To make Vihreitä Kuulia / (makes around 50 half-spheres)*
• 250g pear purée (3-4 large and very ripe pears)
• 75g glucose
• 1 heaped tablespoon yellow pectin
• 400g sugar
• green food colour
• 1 teaspoon water
• 1 slightly rounded teaspoon acid crystals
• 1 teaspoon pear liqueur or pear eau de vie
1. Make the purée. Peel and core the pears. Chop and put them in a food processor and blitz to a purée. Pass through a sieve to remove any remaining bits, and tip the purée into a saucepan and cook briefly. Leave to cool to lukewarm.
2. In the meantime, put the sugar and pectin powder in a bowl and mix well – you want to get rid of any lumps of pectin.
3. In a small bowl mix the water and tartaric acid crystals. Add the pear liqueur or eau de vie.

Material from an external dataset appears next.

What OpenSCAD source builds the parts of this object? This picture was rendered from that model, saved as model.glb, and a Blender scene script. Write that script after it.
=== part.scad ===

4. Measure 250g of the pear purée and put in a saucepan. Add the glucose and sugar mixture. Stir well – it should turn syrupy. Add the green colouring and mix well.
5. Heat the mixture – it will come to a boil, and keep going until it reaches 107°C (225°F), stirring from time to time to prevent sticking.
6. Pour the cooked mixture into individual moulds or into a lined tray. Leave for several hours until completely cool and set.
7a. If making spheres: take two pieces of the fruit paste and sandwich together to make a ball. Roll in granulated sugar before serving.
7b. If using a tray: cut the set fruit paste into squares, or use cutters to make different shapes. Coat in granulated sugar before serving.
* I filled one tray of 24 hemispheres, and the rest want into a pan of 10cm x 20cm, and I got a block of pâte de fruit about 1cm deep.